Homeward Bound

ISSUE #13

We've started moving out of our apartment this week, so that nightmare is beginning all over again. That's just the way it is for the renter. At mercy of the lease and the landlord, and neither give a shit if you're comfortable. You drift between these adult orphanages, hoping just once you'll find one where the walls aren't oozing. If you can't... well, better luck next time. Last year, a family of cockroaches were living rent-free in our kitchen. This year, we lived with no heat, a roof that leaked, and a landlord who never answered. Safe to assume our new place comes with a ghoul chained in the basement, which sucks because there's no way I can afford to feed him his daily blood tithe.

From this turmoil, a question bubbles: what does it mean to find home? It comes from my roommate, Gabe, who suggested a playlist on what it means to carve your own space out of thin air. It's something I've never accomplished. All my homes were made for me before I'd even arrived - by parents, by universities, by women (sorry). Once we hit eighteen, we all start drifting, drifting forever, and the triteness of knowing it's coming leaves us completely unprepared for how real that struggle is. It's hard to understand how far away the nest is until you look up and all you see is leaves.

Some people are blessed enough to never have to leave, to be born in a place that has everything they need. In this house, we call that Privilege of Place. Luck of Location. It acts as a shield for the insecurities that children of the Midwest go through, repeatedly reminded that their part of the world isn't good enough to call home. The rural with dreams are compelled to leave more forcefully than others, the magnets of the majestic coasts appearing in everything from SNL to wall-calendars. When you leave, at first, it's an adventure. Unlike the Odyssey, however, you soon realize no author or story structure is intent on bringing you home, and before long you worry you might always be lost. You're rootless - when you're away from home, people assume you're from Nowhere; if you return, your home has changed (or you have). This is why Theon is my favorite character, something that makes even clergy want to fight me.

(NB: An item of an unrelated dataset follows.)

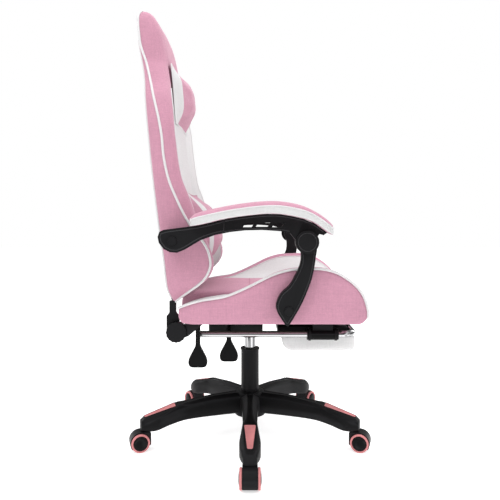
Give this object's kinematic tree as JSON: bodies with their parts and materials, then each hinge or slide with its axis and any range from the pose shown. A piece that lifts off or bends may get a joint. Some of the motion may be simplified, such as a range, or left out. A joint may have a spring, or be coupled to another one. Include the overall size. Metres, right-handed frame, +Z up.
{
  "type": "gaming chair",
  "caption": "High-backed gaming chair with bucket seat, reclining back, linked armrests, two pillows, fold-out footrest and a five-star base on twin-wheel casters.",
  "frame": {"origin": "on the floor, under the axis of the gas column", "axes": "+Z up, +X the way the sitter faces, +Y the sitter's left; the levers are on the sitter's right, at -Y"},
  "size_m": [0.6934, 0.7084, 1.2426],
  "materials": {
    "black_nylon": "satin",
    "black_steel": "satin",
    "chrome": "polished",
    "salmon_plastic": "satin",
    "pink_fabric": "matte",
    "white_fabric": "matte",
    "plywood": "matte",
    "wheel_plastic": "satin"
  },
  "bodies": {
    "base": {"star_base": "black_nylon", "leg_insert_1": "salmon_plastic", "leg_insert_2": "salmon_plastic", "leg_insert_3": "salmon_plastic", "leg_insert_4": "salmon_plastic", "leg_insert_5": "salmon_plastic", "column_tube": "black_steel", "guide_bush": "black_nylon"},
    "gas_rod": {"gas_rod": "chrome"},
    "seat": {"gas_cylinder": "chrome", "mechanism_housing": "black_steel", "seat_board": "plywood", "seat_cushion": "pink_fabric", "seat_bolster_left": "pink_fabric", "seat_bolster_right": "pink_fabric", "recline_adjuster_left": "black_steel", "recline_adjuster_right": "black_steel", "recline_shaft": "black_steel", "slide_sleeve_left": "black_nylon", "slide_sleeve_right": "black_nylon", "link_bolt_left": "black_steel", "link_bolt_right": "black_steel"},
    "back": {"back_cushion": "pink_fabric", "back_neck": "pink_fabric", "headrest": "pink_fabric", "back_wing_left": "pink_fabric", "back_wing_right": "pink_fabric", "back_hinge_left": "black_steel", "back_hinge_right": "black_steel", "arm_bolt_left": "black_steel", "arm_bolt_right": "black_steel"},
    "head_pillow": {"head_pillow": "pink_fabric"},
    "lumbar_pillow": {"lumbar_pillow": "pink_fabric"},
    "arm_left": {"arm_bracket_left": "black_nylon", "arm_pad_left": "pink_fabric"},
    "arm_right": {"arm_bracket_right": "black_nylon", "arm_pad_right": "pink_fabric"},
    "link_left": {"arm_link_left": "black_nylon"},
    "link_right": {"arm_link_right": "black_nylon"},
    "height_lever": {"height_lever": "black_nylon"},
    "recline_lever": {"recline_lever": "black_nylon"},
    "footrest_frame": {"footrest_rail": "chrome"},
    "footrest": {"footrest_board": "black_nylon", "footrest_pad": "white_fabric"},
    "caster_1": {"caster_hood_1": "black_nylon"},
    "caster_2": {"caster_hood_2": "black_nylon"},
    "caster_3": {"caster_hood_3": "black_nylon"},
    "caster_4": {"caster_hood_4": "black_nylon"},
    "caster_5": {"caster_hood_5": "black_nylon"},
    "wheel_1_right": {"caster_wheel_1_right": "wheel_plastic"},
    "wheel_1_left": {"caster_wheel_1_left": "wheel_plastic"},
    "wheel_2_right": {"caster_wheel_2_right": "wheel_plastic"},
    "wheel_2_left": {"caster_wheel_2_left": "wheel_plastic"},
    "wheel_3_right": {"caster_wheel_3_right": "wheel_plastic"},
    "wheel_3_left": {"caster_wheel_3_left": "wheel_plastic"},
    "wheel_4_right": {"caster_wheel_4_right": "wheel_plastic"},
    "wheel_4_left": {"caster_wheel_4_left": "wheel_plastic"},
    "wheel_5_right": {"caster_wheel_5_right": "wheel_plastic"},
    "wheel_5_left": {"caster_wheel_5_left": "wheel_plastic"}
  },
  "joints": [
    {"name": "seat_swivel", "type": "hinge", "parent": "base", "child": "gas_rod", "pos_m": [0, 0, 0.2], "axis": [0, 0, 1], "continuous": true},
    {"name": "gas_lift", "type": "slide", "parent": "gas_rod", "child": "seat", "axis": [0, 0, 1], "range_m": [-0.05, 0.04]},
    {"name": "back_recline", "type": "hinge", "parent": "seat", "child": "back", "pos_m": [-0.1926, 0, 0.3627], "axis": [0, -1, 0], "range_deg": [0, 36]},
    {"name": "head_pillow_slide", "type": "slide", "parent": "back", "child": "head_pillow", "axis": [-0.0802, 0, 0.9968], "range_m": [-0.025, 0.03]},
    {"name": "lumbar_pillow_slide", "type": "slide", "parent": "back", "child": "lumbar_pillow", "axis": [-0.1357, 0, 0.9907], "range_m": [0, 0.05]},
    {"name": "arm_left_pivot", "type": "hinge", "parent": "back", "child": "arm_left", "pos_m": [-0.193, 0.2885, 0.605], "axis": [0, -1, 0], "range_deg": [-33, 0]},
    {"name": "link_left_pivot", "type": "hinge", "parent": "seat", "child": "link_left", "pos_m": [0.098, 0.275, 0.4265], "axis": [0, -1, 0], "range_deg": [0, 48]},
    {"name": "arm_right_pivot", "type": "hinge", "parent": "back", "child": "arm_right", "pos_m": [-0.193, -0.2885, 0.605], "axis": [0, -1, 0], "range_deg": [-33, 0]},
    {"name": "link_right_pivot", "type": "hinge", "parent": "seat", "child": "link_right", "pos_m": [0.098, -0.275, 0.4265], "axis": [0, -1, 0], "range_deg": [0, 48]},
    {"name": "height_lever_pull", "type": "hinge", "parent": "seat", "child": "height_lever", "pos_m": [-0.0586, -0.08, 0.352], "axis": [-1, 0, 0], "range_deg": [0, 12], "stiffness_Nm_per_rad": 1},
    {"name": "recline_lever_pull", "type": "hinge", "parent": "seat", "child": "recline_lever", "pos_m": [-0.139, -0.2, 0.3705], "axis": [-1, 0, 0], "range_deg": [0, 12], "stiffness_Nm_per_rad": 1},
    {"name": "footrest_slide", "type": "slide", "parent": "seat", "child": "footrest_frame", "axis": [1, 0, 0], "range_m": [0, 0.26]},
    {"name": "footrest_flip", "type": "hinge", "parent": "footrest_frame", "child": "footrest", "pos_m": [0.284, 0, 0.344], "axis": [0, -1, 0], "range_deg": [0, 180]},
    {"name": "caster_1_swivel", "type": "hinge", "parent": "base", "child": "caster_1", "pos_m": [0, -0.31, 0.05], "axis": [0, 0, 1], "continuous": true},
    {"name": "wheel_1_right_spin", "type": "hinge", "parent": "caster_1", "child": "wheel_1_right", "pos_m": [0, -0.33, 0.026], "axis": [1, 0, 0], "continuous": true},
    {"name": "wheel_1_left_spin", "type": "hinge", "parent": "caster_1", "child": "wheel_1_left", "pos_m": [0, -0.33, 0.026], "axis": [1, 0, 0], "continuous": true},
    {"name": "caster_2_swivel", "type": "hinge", "parent": "base", "child": "caster_2", "pos_m": [0.29483, -0.0958, 0.05], "axis": [0, 0, 1], "continuous": true},
    {"name": "wheel_2_right_spin", "type": "hinge", "parent": "caster_2", "child": "wheel_2_right", "pos_m": [0.31385, -0.10198, 0.026], "axis": [0.309, 0.9511, 0], "continuous": true},
    {"name": "wheel_2_left_spin", "type": "hinge", "parent": "caster_2", "child": "wheel_2_left", "pos_m": [0.31385, -0.10198, 0.026], "axis": [0.309, 0.9511, 0], "continuous": true},
    {"name": "caster_3_swivel", "type": "hinge", "parent": "base", "child": "caster_3", "pos_m": [0.18221, 0.25079, 0.05], "axis": [0, 0, 1], "continuous": true},
    {"name": "wheel_3_right_spin", "type": "hinge", "parent": "caster_3", "child": "wheel_3_right", "pos_m": [0.19397, 0.26698, 0.026], "axis": [-0.809, 0.5878, 0], "continuous": true},
    {"name": "wheel_3_left_spin", "type": "hinge", "parent": "caster_3", "child": "wheel_3_left", "pos_m": [0.19397, 0.26698, 0.026], "axis": [-0.809, 0.5878, 0], "continuous": true},
    {"name": "caster_4_swivel", "type": "hinge", "parent": "base", "child": "caster_4", "pos_m": [-0.18221, 0.25079, 0.05], "axis": [0, 0, 1], "continuous": true},
    {"name": "wheel_4_right_spin", "type": "hinge", "parent": "caster_4", "child": "wheel_4_right", "pos_m": [-0.19397, 0.26698, 0.026], "axis": [-0.809, -0.5878, 0], "continuous": true},
    {"name": "wheel_4_left_spin", "type": "hinge", "parent": "caster_4", "child": "wheel_4_left", "pos_m": [-0.19397, 0.26698, 0.026], "axis": [-0.809, -0.5878, 0], "continuous": true},
    {"name": "caster_5_swivel", "type": "hinge", "parent": "base", "child": "caster_5", "pos_m": [-0.29483, -0.0958, 0.05], "axis": [0, 0, 1], "continuous": true},
    {"name": "wheel_5_right_spin", "type": "hinge", "parent": "caster_5", "child": "wheel_5_right", "pos_m": [-0.31385, -0.10198, 0.026], "axis": [0.309, -0.9511, 0], "continuous": true},
    {"name": "wheel_5_left_spin", "type": "hinge", "parent": "caster_5", "child": "wheel_5_left", "pos_m": [-0.31385, -0.10198, 0.026], "axis": [0.309, -0.9511, 0], "continuous": true}
  ],
  "couplings": [
    {"joint": "arm_left_pivot", "follows": "back_recline", "ratio": -0.893},
    {"joint": "link_left_pivot", "follows": "back_recline", "ratio": 1.3114},
    {"joint": "arm_right_pivot", "follows": "back_recline", "ratio": -0.893},
    {"joint": "link_right_pivot", "follows": "back_recline", "ratio": 1.3114}
  ]
}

Maybe those stakes are the things that make it all worthwhile, and maybe the cycle of adaptation and subsequent boredom is simply built into human nature. We used to spend most of our time on the hunt, maybe settling has always been antithetical to what we are. You look to the horizon, not at your feet. I built the playlist to follow that narrative. I started with the cramped longings of "Hollow Bedroom" and "I Need a Life," journeyed through the act of striking out on your own with "Let's Get Out of Here" and "Road to Nowhere," then started the homesickness of Act II with "Helpless" (I can never hear Neil Young without thinking of my mom).

The Second Act ends with "Heartbreaking," which I included because even the heart's deepest despair tends to soften into its finest memories, which is what I experienced watching Twin Peaks: The Return last year. I had nothing but darkness and debt to think about, and Lynch provided me with some of my only solace. In the day-to-day, I was miserable, but as I look back now, what I most prominently remember is how emotionally raw everything was, and how that space allowed me to love even more deeply the good things I experienced. If all that gets to be too much for you, look to Act III, which starts with "The Move," and reaches finally for the coping and acceptance necessary to those who may be too afraid of what they need.

For other tangible cures to homesickness that aren't this playlist, I recommend gardening. To encourage and cultivate the beauty inherent in this world connects you to a brighter future, and sharing it with the world gives you the same pride you get from a nice haircut. It keeps your heart healthy. My most effective remedy, however, is to clean. To exist in a tidy space is to apply an order to your universe, and, as Leonard Cohen said, keeping your house in order is a spiritual act.

Finally, as grueling as it may be, you are always free to move if you're ever confined, or out of place. The world is ours to wander through, no matter what the wall-builders try to tell us. We should never need permission to try something new.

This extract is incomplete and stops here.